DATA>

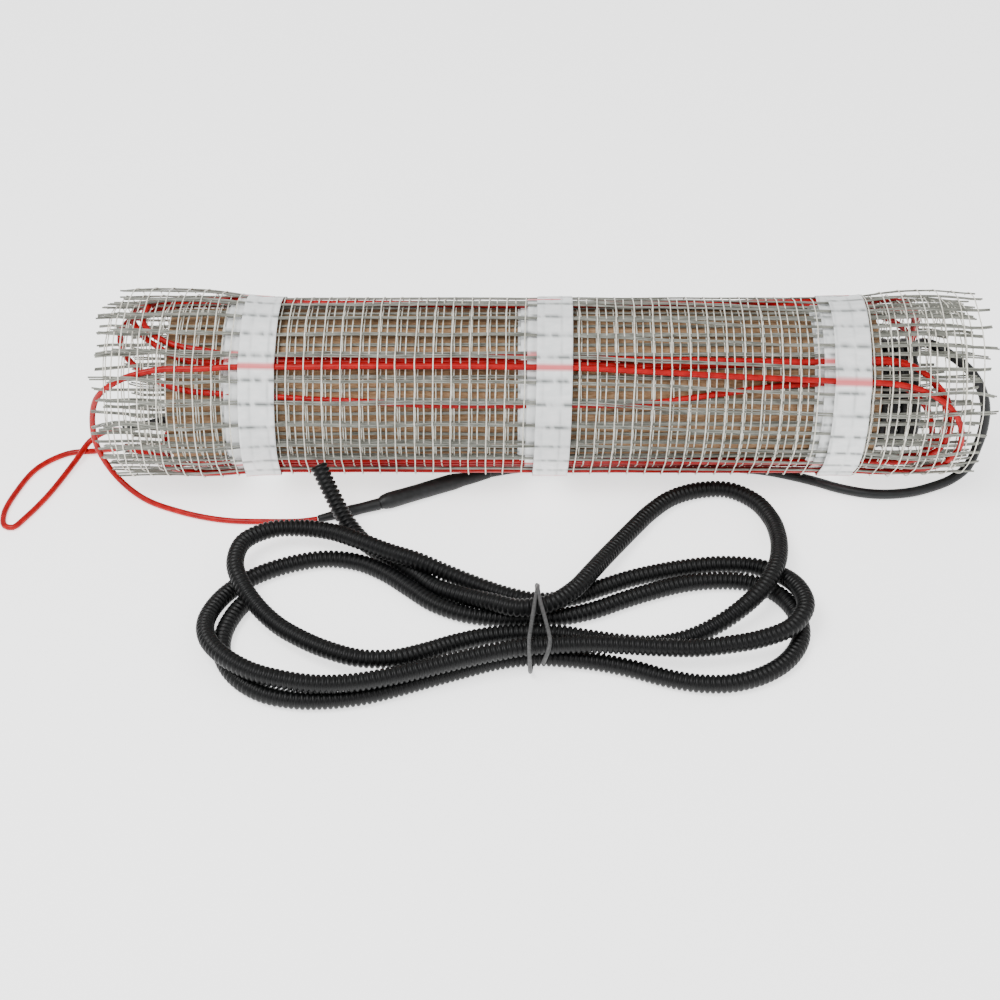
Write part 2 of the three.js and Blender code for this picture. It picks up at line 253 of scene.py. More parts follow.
def evenly(line, spacing):
    """The same line with its points exactly spacing apart; what is left at its end is dropped."""
    result, left = [line[0]], spacing
    for start, end in zip(line, line[1:]):
        reach = (end - start).length
        while left <= reach:
            start = start.lerp(end, left / reach)
            reach -= left
            left = spacing
            result.append(start)
        left -= reach
    return result


def line_length(line):
    return sum((b - a).length for a, b in zip(line, line[1:]))


def cord_curve(name, lines, radius, finish, ring_steps=3, widths=None):
    """Round bars along lines, as one curve; widths gives each point's share of the radius."""
    data = bpy.data.curves.new(name, "CURVE")
    data.dimensions = "3D"
    data.bevel_depth = radius
    data.bevel_resolution = ring_steps
    data.use_fill_caps = True
    for line in lines:
        spline = data.splines.new("POLY")
        spline.points.add(len(line) - 1)
        spline.points.foreach_set("co", [c for p in line for c in (*p, 1)])
        if widths:
            spline.points.foreach_set("radius", widths)
        spline.use_smooth = True
    data.materials.append(finish)
    piece = bpy.data.objects.new(name, data)
    bpy.context.scene.collection.objects.link(piece)
    return piece


def as_mesh(piece):
    """Turns a curve piece into a mesh piece."""
    bpy.ops.object.select_all(action="DESELECT")
    piece.select_set(True)
    bpy.context.view_layer.objects.active = piece
    bpy.ops.object.convert(target="MESH")
    return bpy.context.view_layer.objects.active


def belongs(piece, slot, *nodes):
    """The piece rides on the mat and stands for nodes, whose parts it hides; slot is not used."""
    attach(piece, "root")
    if nodes:
        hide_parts(*nodes)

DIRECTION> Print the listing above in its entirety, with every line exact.

FULL OUTPUT>
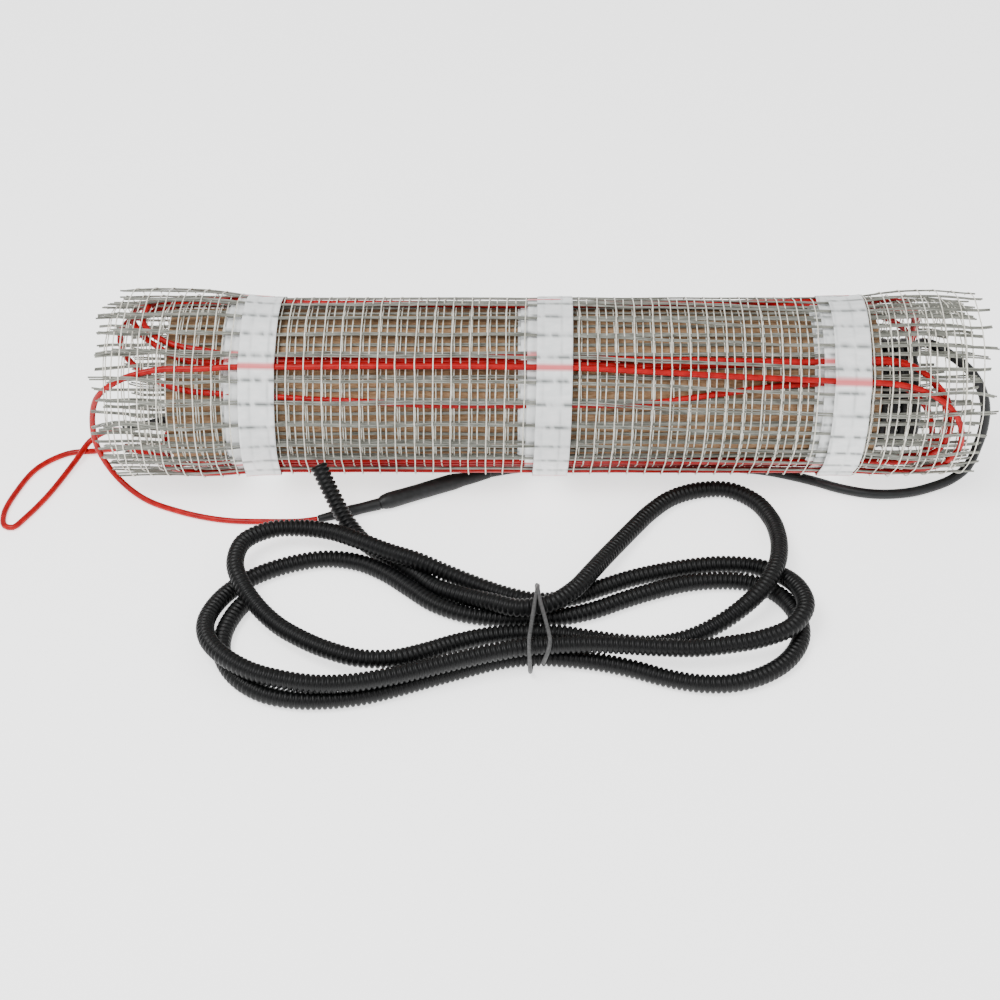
Write part 2 of the three.js and Blender code for this picture. It picks up at line 253 of scene.py. More parts follow.
def evenly(line, spacing):
    """The same line with its points exactly spacing apart; what is left at its end is dropped."""
    result, left = [line[0]], spacing
    for start, end in zip(line, line[1:]):
        reach = (end - start).length
        while left <= reach:
            start = start.lerp(end, left / reach)
            reach -= left
            left = spacing
            result.append(start)
        left -= reach
    return result


def line_length(line):
    return sum((b - a).length for a, b in zip(line, line[1:]))


def cord_curve(name, lines, radius, finish, ring_steps=3, widths=None):
    """Round bars along lines, as one curve; widths gives each point's share of the radius."""
    data = bpy.data.curves.new(name, "CURVE")
    data.dimensions = "3D"
    data.bevel_depth = radius
    data.bevel_resolution = ring_steps
    data.use_fill_caps = True
    for line in lines:
        spline = data.splines.new("POLY")
        spline.points.add(len(line) - 1)
        spline.points.foreach_set("co", [c for p in line for c in (*p, 1)])
        if widths:
            spline.points.foreach_set("radius", widths)
        spline.use_smooth = True
    data.materials.append(finish)
    piece = bpy.data.objects.new(name, data)
    bpy.context.scene.collection.objects.link(piece)
    return piece


def as_mesh(piece):
    """Turns a curve piece into a mesh piece."""
    bpy.ops.object.select_all(action="DESELECT")
    piece.select_set(True)
    bpy.context.view_layer.objects.active = piece
    bpy.ops.object.convert(target="MESH")
    return bpy.context.view_layer.objects.active


def belongs(piece, slot, *nodes):
    """The piece rides on the mat and stands for nodes, whose parts it hides; slot is not used."""
    attach(piece, "root")
    if nodes:
        hide_parts(*nodes)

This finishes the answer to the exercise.